Serum tumor markers commonly associated with breast cancer include CA 15-3, CA 27.29 and CEA, and these serve prognostic value to clinicians when monitoring response to treatment in patients with metastatic disease. However, interestingly, this patient had an elevated CA-125 on presentation, which is most commonly associated with ovarian cancer, though elevated levels have been seen in 84% of cases of metastatic breast cancer [9]. Additionally, studies have shown that an increased CA-125 is associated with metastasis to the lungs or pleura and is related to poor prognosis [10].
Fortunately, this patient had hormone positive OBC that responded to the standard first line treatments for stage IV hormone positive HER-2 negative breast cancers, which are the Aromatase Inhibitors (AI).

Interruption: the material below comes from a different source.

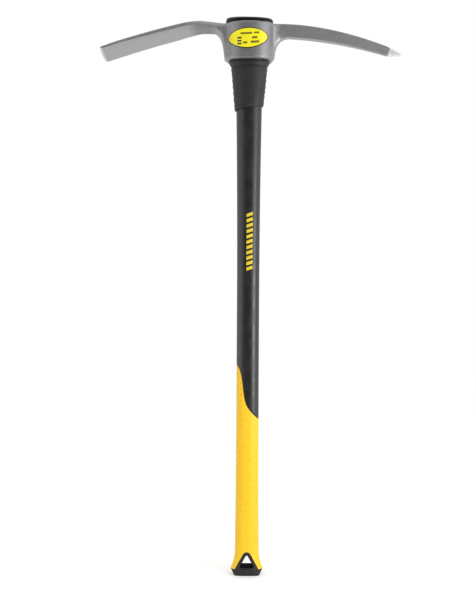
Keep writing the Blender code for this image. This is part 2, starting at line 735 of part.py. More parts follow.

AIs have proven to have increased overall survival and more tolerability compared to other hormone therapies, particularly in post-menopausal women [11]. However, her disease eventually progressed despite the first line AI, and she was transitioned to one of the second line therapies, which include combination anti-estrogen Fulvestrant and CDK4/6 inhibitor Palbociclib.

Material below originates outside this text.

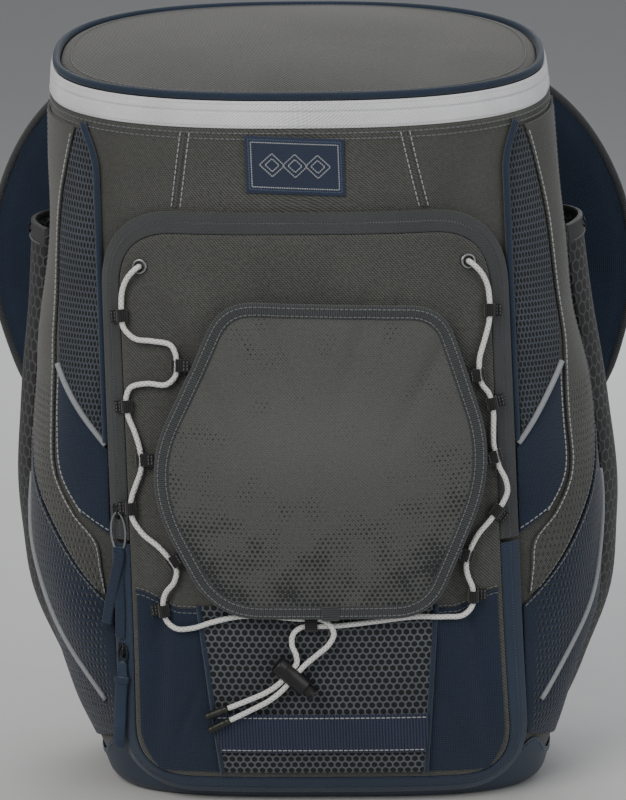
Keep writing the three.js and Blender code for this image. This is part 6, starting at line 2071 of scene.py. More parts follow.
@dataclass
class Fittings(Assembly):
    """Eyelets, woven loops and the cord lock."""

    hole: float = 0.00265
    wall: float = 0.0010
    width: float = 0.008
    tab: float = 0.009
    eyelet_outer: float = 0.005
    eyelet_inner: float = 0.003
    eyelet_height: float = 0.0015
    seat: float = 0.0003
    lock_across: float = -0.018
    lock_up: float = 0.093
    lock_lift: float = 0.0086
    lock_angle: float = -42.0
    lock_length: float = 0.024
    lock_diameter: float = 0.012
    slot_length: float = 0.0094
    slot_depth: float = 0.0044
    plunger_diameter: float = 0.008
    travel: float = 0.0035
    show: float = 0.007
    flange: float = 0.011
    flange_thickness: float = 0.0015
    floor: float = 0.002

    def frame_at(self, across: float, up: float, lift: float, degrees: float
                 ) -> tuple[Array, Array, Array, Array]:
        """Origin, lengthwise, outward and sideways on the pocket's face.

        Args:
            across: Distance across.
            up: Height.
            lift: Height over the face.
            degrees: The way lengthwise, from level.

        Returns:
            The origin and three unit vectors.
        """
        c, s = math.cos(math.radians(degrees)), math.sin(math.radians(degrees))
        step = 0.002
        ends = [POCKET.on(across + k * step * c, up + k * step * s, lift) for k in (1, -1)]
        lengthwise = unit(ends[0] - ends[1])
        sideways = unit(np.cross(POCKET.outward(across, up), lengthwise))
        return POCKET.on(across, up, lift), lengthwise, np.cross(lengthwise, sideways), sideways

    def loop(self, name: str, rows: Array, i: int, hand: int, to_panel: bool) -> None:
        """Flat tape round the cord, its two ends sewn down together on one side."""
        way = math.degrees(math.atan2(rows[i + 1, 1] - rows[i - 1, 1],
                                      rows[i + 1, 0] - rows[i - 1, 0]))
        origin, lengthwise, outward, sideways = self.frame_at(*rows[i], way)
        outboard = sideways[0] * hand > 0
        side = -1 if outboard == to_panel else 1
        high = 1 if to_panel else -1
        mid = self.hole + self.wall / 2
        level = high * mid
        turn = np.linspace(math.pi / 2, -1.35 * math.pi, 34)
        arc = np.stack([side * mid * np.cos(turn), high * mid * np.sin(turn)], 1)
        tail = np.array([[side * self.tab, level], [side * self.tab * 0.6, level],
                         [side * self.hole * 0.5, level]])
        line = evenly(np.vstack([tail, arc]), 60)
        half = self.width / 2
        path = origin + line[:, :1] * sideways + line[:, 1:] * outward
        bulge = band_profile(self.width, self.wall * 0.92, 0.45)
        piece = profile_object(name + "_tape", bulge, path,
                               np.cross(np.gradient(path, axis=0), lengthwise))
        self.keep(piece, Cloth.LOOP, "loop", [name])
        rows_of = []
        for x in (side * self.tab * 0.62, side * self.tab * 0.86):
            z = np.linspace(-half * 0.8, half * 0.8, 12)[:, None]
            spot = (origin + x * sideways + (level + self.wall * 0.55) * outward
                    + z * lengthwise)
            rows_of.append((spot, outward))
        self.keep(stitches(name + "_stitches", rows_of, 0.0018, 0.0006, 0.0003),
                  Cloth.GREY_THREAD, "loop")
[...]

CDK4/6 inhibition in combination with anti-estrogen therapy has shown promising results for patients with hormone positive metastatic breast cancer and is becoming recognized as a first line alternative to AI alone. According to the Paloma II trial, a phase 3 study comparing Palbociclib and Letrozole to Letrozole and placebo, there was a statistically significant difference in the median progressionfree survival, of 24.8 months and 14.5 months, respectively [12]. Moreover, the results from the study were remarkable, nearly doubling the duration of progression-free survival for metastatic breast cancer. Additionally, the phase III MONALEESA-3 trial comparing patients with advanced hormone positive breast cancer on Fulvestrant and Ribociclib, another CDK4/6 inhibitor, to Fulvestrant alone, reported a median progression-free survival of 20.5 months and 12.8 months, respectively, representing over 40% reduction in the risk of disease progression, which shows in our patient’s impressive response to the treatment regimen [13].


In conclusion, the rare entity of OBC still has much research to be done in order to develop standardized diagnostic and treatment approaches that can be used for our patients. Fortunately, this patient’s pulmonary symptoms from her MAC infection and possibly from her pulmonary metastasis, led to an earlier diagnosis of OBC. While advanced at the time of diagnosis, her hormone positive disease was a favorable prognostic feature, and she was responsive to palliative endocrine therapy, impressively able to regain her baseline prior-to-cancer functional status.